1418-1420 yılları arasında Eflak’ın yeni voyvodası I. Mihail (hd. 1415-1420) Osmanlılarla çatışma yoluna başvurdu. Türkleri Severin’de yendi, ancak savaşta hayatını kaybetti. 1422’de II. Dan (hd. 1421-22) Pippo Spano’nun yardımıyla II. Murad‘ı geçici bir yenilgiye uğrattı. 1428’de imzalanan barış Eflak’ta bir iç kriz dönemini başlattı. Dan, yerleşik prenslere karşı boyar koalisyonu kuran II. Radu ile çarpıştı. 1431’de boyarların desteğiyle I. Alexander tahta geçti. II. Vlad bu boyarlara 1436-1442 ve 1443-1447 yılları arasında art arda darbeler vurdu ve onları zayıflattı. 1450’li yıllardan sonra Eflak’ta Dănești ve Drăculeşti isimli iki hanedan arasında rekabet baş gösterdi. Hem iç hem de dış çatışmalarla karşı karşıya kalan II. Vlad Dracul, Osmanlı İmparatorluğu’nun kendisinden talep ettiği haracı ödemeyi isteksiz bir şekilde kabul etti.

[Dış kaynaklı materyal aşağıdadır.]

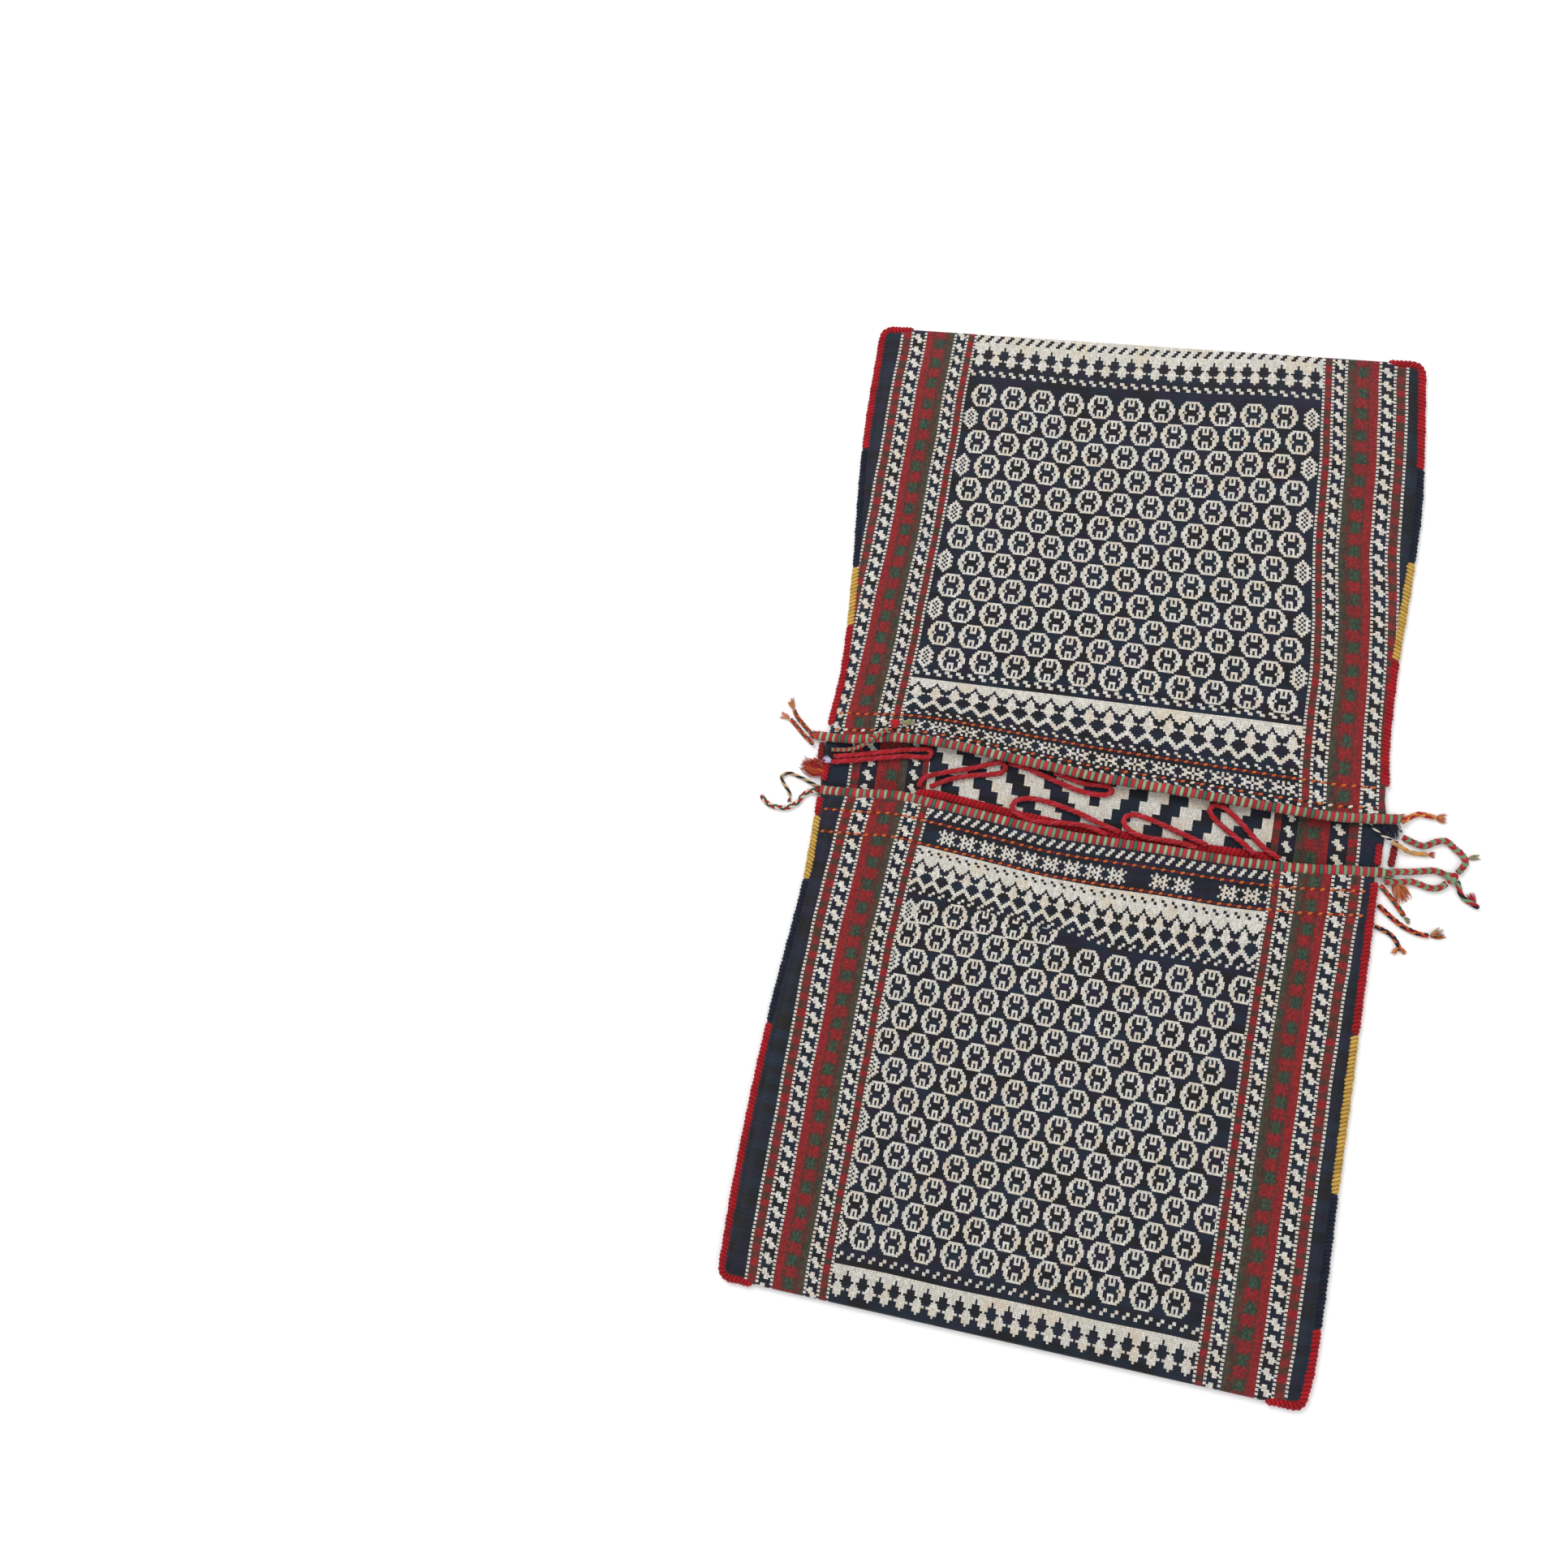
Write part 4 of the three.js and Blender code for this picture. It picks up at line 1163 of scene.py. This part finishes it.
overcastSet = {"lumps": 0.16, "width": 9.6, "height": 7.6, "turn": 3.9, "perTurn": 6, "slant": 0.5,
               "depth": 0.3, "sides": 14}
cornerSet = {"radius": 9.0, "length": 28.0, "line": 1.8}
sewnRuns = {
    "upper_left": (leftSide, clothSet["endUpper"], 1, (60, 169, 233, 365)),
    "upper_right": (rightSide, clothSet["endUpper"], -1, (72, 197, 297, 394)),
    "lower_left": (leftSide, clothSet["endLower"], 1, (-16, -36, -103, -253)),
    "lower_right": (rightSide, clothSet["endLower"], -1, (-21, -167, -314, -435)),
}
runColours = [("mouth_red", redWrap, "red_wool"), ("yellow", yellowWrap, "yellow_wool"),
              ("navy", navyWrap, "navy_wool"), ("corner_red", redWrap, "red_wool")]


def overcastPath(side, inward, start, stop, end):
    away = 1 if end > 0 else -1
    turned = stop is None
    if turned:
        stop = end - away * (cornerSet["radius"] + 4)
    count = max(2, round(abs(stop - start) / 18))

    def xAt(y):
        return along(side, y) + inward * overcastWidth / 2
    points = [(xAt(y), y, 3.7) for y in (start + (stop - start) * i / count for i in range(count + 1))]
    if turned:
        lineY = end - away * cornerSet["line"]
        x0 = xAt(stop)
        for share in (0.3, 0.6, 0.85, 1):
            a = share * pi / 2
            points.append((x0 + inward * cornerSet["radius"] * (1 - cos(a)),
                           stop + (lineY - stop) * sin(a), 3.7))
        points.append((x0 + inward * (cornerSet["length"] + 4), lineY, 3.7))
    return points


for place, (side, end, inward, stops) in sewnRuns.items():
    for n, (run, dye, slotName) in enumerate(runColours):
        stop = stops[n + 1] if n < 3 else None
        route = overcastPath(side, inward, stops[n], stop, end)
        plan = dict(overcastSet, slant=overcastSet["slant"] * (-inward if end > 0 else inward))
        wrappedEdge(f"overcast_{place}_{run}_wool", route, plan, [dye], slotName, [f"overcast_{place}_{run}"])
shortRuns = {
    "overcast_back_left": ([(-257, 1, 3.6), (-257, 10, 3.6), (-256, 20, 3.6)], redWrap),
    "overcast_back_left_top": ([(-264.5, 24, 3.6), (-265.5, 32, 3.6), (-265.5, 41, 3.6)], darkRedWrap),
    "overcast_back_right": ([(286.5, -5, 3.6), (286.5, 6, 3.6), (286, 16, 3.6)], redWrap),
    "overcast_loose_right": ([(298.5, -4, 3.3), (299.5, 8, 3.3), (300.5, 21, 3.3)], darkRedWrap),
}
for name, (route, dye) in shortRuns.items():
    wrappedEdge(f"{name}_wool", route, dict(overcastSet, width=7, height=7), [dye], "red_wool", [name])
print("sides overcast")


def stripedDye():
    # rose red and sage turns, one after the other along the mouth
    dye = Dye("stripedWrap")
    thread = dye.layer("thread")
    turn, around, _ = dye.parts(thread)
    number = floor(turn)
    roll = dye.dice(number, 0.0, 1.0)
    fibre = dye.cloud(dye.stretched(thread, (9.0, 2.2, 1.0)), 2.0, 3.0, 0.7)
    fuzz = dye.cloud(dye.place(), 1600.0, 2.0, 0.6)
    red = dye.mix(roll, tint("#98202c"), tint("#c03440"))
    sage = dye.mix(roll, tint("#6a8266"), tint("#9aa986"))
    sage = dye.mix(dye.between(roll, 0.4, 0.55), sage, tint("#3f6450"))
    colour = dye.mix(number % 2, red, sage)
    crease = abs((turn % 1) - 0.5) * 2
    shade = (1 - crease * crease * crease * 0.7) * (fibre * 0.6 + 0.68) * (fuzz * 0.3 + 0.85)
    colour = dye.tone(colour, shade)
    return dye.dress(colour, fibre * 0.8 + fuzz * 0.4, 0.0004, 0.9)


stripedWrap = stripedDye()
mouthSet = {"width": 10.2, "height": 6.8, "turn": 3.62, "perTurn": 5, "slant": 0.12,
            "depth": 0.17, "sides": 14}


def mouthRoute(mouth):
    points = []
    for i in range(61):
        x = mouth[0][0] + (mouth[-1][0] - mouth[0][0]) * i / 60
        y = along(mouth, x)
        left, right = along(leftSide, y) + openInside, along(rightSide, y) - openInside
        rise = gapeAt(x, y) if left < x < right else 0
        points.append((x, y, max(6.7, 4.5 + rise)))
    points[0] = points[0][:2] + (points[1][2],)
    return points


for place, mouth in (("upper", upperMouth), ("lower", lowerMouth)):
    wrappedEdge(f"mouth_wrap_{place}_wool", mouthRoute(mouth), mouthSet, [stripedWrap], "striped_wrap",
                [f"mouth_wrap_{place}"])

bandRoute = [(-160, 1.5), (-142, 3), (-118, 1), (-90, -2), (-64, -5), (-10, -9), (43, -11), (100, -12),
             (150, -12), (192, -12)]
bandSet = {"width": 9.2, "height": 3.0, "turn": 4.4, "perTurn": 6, "slant": 0.35, "depth": 0.22, "sides": 14}
wrappedEdge("loop_band_wool", [(x, y, 4.6) for x, y in bandRoute], bandSet, [redWrap], "loop_wool",
            ["loop_band"])
print("mouths wrapped")

# where wool comes loose: base, tip, spread, height, fibres, wools, slot, the CAD piece it stands for, curl
frays = {
    "fray_navy_right": ([288, 37, 3.4], [305, 26, 3.0], 7, 3.4, 64,
        [navyWool, darkWool, navyWool], "navy_wool", ["fray_navy_right"], 0.9),
    "fray_red_left": ([-257, 10, 0.3], [-286, 18, 0.1], 9, 6, 120,
        [redWool, darkRedWool, redWool, redWool, orangeWool], "red_wool", ["fray_red_left"], 0.8),
    "orange_fray_left": ([-259, 16, 2.0], [-271, 28, 0.3], 6, 5, 50,
        [redWool, orangeWool, darkRedWool], "red_wool", [], 0.5),
    "lilac_fluff_left": ([-252, 22, 3.0], [-270, 25, 0.5], 4, 4, 46, [lilacWool], "sage_yarn", [], 0.7),
    "upper_wrap_left_end": ([-269, 47, 3.0], [-281, 49, 1.0], 5, 6, 60,
        [pinkWool, redWool, sageWool, orangeWool], "braid_red_green", [], 0.4),
    "lower_wrap_left_end": ([-253, -9, 3.0], [-268, -10, 1.5], 5, 6, 60,
        [sageWool, redWool, greenWool], "braid_red_green", [], 0.4),
    "upper_wrap_right_end": ([296, 41, 3.0], [308, 46, 1.5], 4, 6, 50,
        [orangeWool, redWool, sageWool], "braid_orange", [], 0.4),
    "lower_wrap_right_end": ([290, -11.5, 3.0], [303, -11, 1.5], 6, 6, 60,
        [sageWool, redWool, sageWool, roseWool], "braid_red_green", [], 0.4),
    "short_tie_tip_lower": ([313, -79, 0.6], [309, -87, 0.3], 2.6, 3.4, 24,
        [orangeWool, goldWool], "orange_yarn", [], 0.3),
    "short_tie_tip_upper": ([314, -79, 0.6], [321, -84, 0.3], 2.6, 3.4, 24,
        [orangeWool, goldWool], "orange_yarn", [], 0.3),
    "fringe_right": ([374, -30, 0.8], [370, -17, 0.4], 4, 3, 26, [redWool, roseWool], "red_wool", [], 0.5),
}
for n, (name, (base, tip, spread, height, count, dyes, slotName, nodes, curl)) in enumerate(frays.items()):
    yarnEnd(f"{name}_yarn", spot(*base), spot(*tip), spread * mm, height * mm, count, dyes, slotName, nodes,
            30 + n, curl)
print("frays teased out:", len(frays))

floorMesh = bmesh.new()
bmesh.ops.create_grid(floorMesh, x_segments=1, y_segments=1, size=6)
floorData = bpy.data.meshes.new("floor")
floorMesh.to_mesh(floorData)
floorMesh.free()
floorDye = bpy.data.materials.new("paleFloor")
floorDye.use_nodes = True
floorInputs = floorDye.node_tree.nodes["Principled BSDF"].inputs
floorInputs["Base Color"].default_value = (0.93, 0.93, 0.93, 1)
floorInputs["Roughness"].default_value = 0.9
floorData.materials.append(floorDye)
ground = bpy.data.objects.new("floor", floorData)
ground.location.z = -0.0005
scene.collection.objects.link(ground)
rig.stage(ground)

# each lamp: its place, power and size; both look at the bag's middle
lightSet = {"sky": 0.8, "key": (-1.2, 1.4, 2.6, 46.0, 1.4), "fill": (1.6, -0.6, 2.2, 12.0, 2.0)}
scene.world = bpy.data.worlds.new("studio")
scene.world.use_nodes = True
skyInputs = scene.world.node_tree.nodes["Background"].inputs
skyInputs["Color"].default_value = (1, 1, 1, 1)
skyInputs["Strength"].default_value = lightSet["sky"]
scene.view_settings.view_transform = "Standard"
for name in ("key", "fill"):
    x, y, z, power, size = lightSet[name]
    lamp = bpy.data.lights.new(name, "AREA")
    lamp.energy, lamp.size = power, size
    lit = bpy.data.objects.new(name, lamp)
    lit.location = (x, y, z)
    lit.rotation_euler = (-Vector((x, y, z))).to_track_quat("-Z", "Y").to_euler()
    scene.collection.objects.link(lit)
print("floor and lights set")

with open("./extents.json", "w") as out:
    json.dump({"cad": [list(corner) for corner in cadBox], "visual": [list(corner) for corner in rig.bounds()]}, out)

Osmanlılar Eflak ülkesine diğer ülkelerden farklı bir şekilde yaklaşmıştır. Bunun nedeni ülkenin Macar etkisi altında olması, Eflak’ı yöneten voyvodaların daimi bir baş kaldırı hazırlığında bulunmaları ve Osmanlı hakimiyetinde çıkma teşebbüsünde olmaları şeklinde açıklanır. Osmanlılar tarafından Eflak’a yerel idareciler atanması dışında voyvodalıkların idari yapılarına müdahale edilmediği görülmektedir.

1484 Seferi

II. Bayezid (hd. 1481-1512) tahta geçtikten üç yıl sonra Eflak ve Boğdan üzerine bir sefer düzenlemiştir. Bu sefer sonucunda Osmanlıların Boğdan-Lehistan yollarını kontrol eden Kili’yi ve Dinyester Nehri’nin (Turla Nehri olarak da bilinir) Karadeniz’e döküldüğü haliçte yer alan stratejik öneme sahip Akkirman’ı ele geçirmesi Eflak ve Boğdan’daki Osmanlı hakimiyetini kalıcı hale gelmiştir. (Üstüner, s. 415)

Eflak voyvodasına yazılan bir hüküm (7 Numaralı Mühimme Defteri, 1659 nolu hüküm)

16. Yüzyıl

1593’te Eflak’ta Mihal Bravu iktidarı ele geçirdiğinde gerek Romanya tarihi gerekse de Osmanlılar açısında bir dizi önemli hadiselerin oluşmasına yol açmıştır. 1595’te Osmanlılara isyan başlatan Eflak voyvodası Mihai Bravu 1599’da önce Erdel’i, 1600’de ise Boğdan’ı ele geçirmiştir. Böylece günümüzdeki Romanya topraklarına yakın bir coğrafi bölgeyi tek bir çatı altında kısa süreli de olsa birleştirmeyi başarmıştır. Yaklaşık 6 yıl kadar süren bu karışık dönem, Mihal’in Habsburg İmparatoru’nun emriyle suikaste uğramasıyla sona erdi. Suikast 9 Ağustos 1601’de Câmpia Turzii yakınlarında gerçekleşti.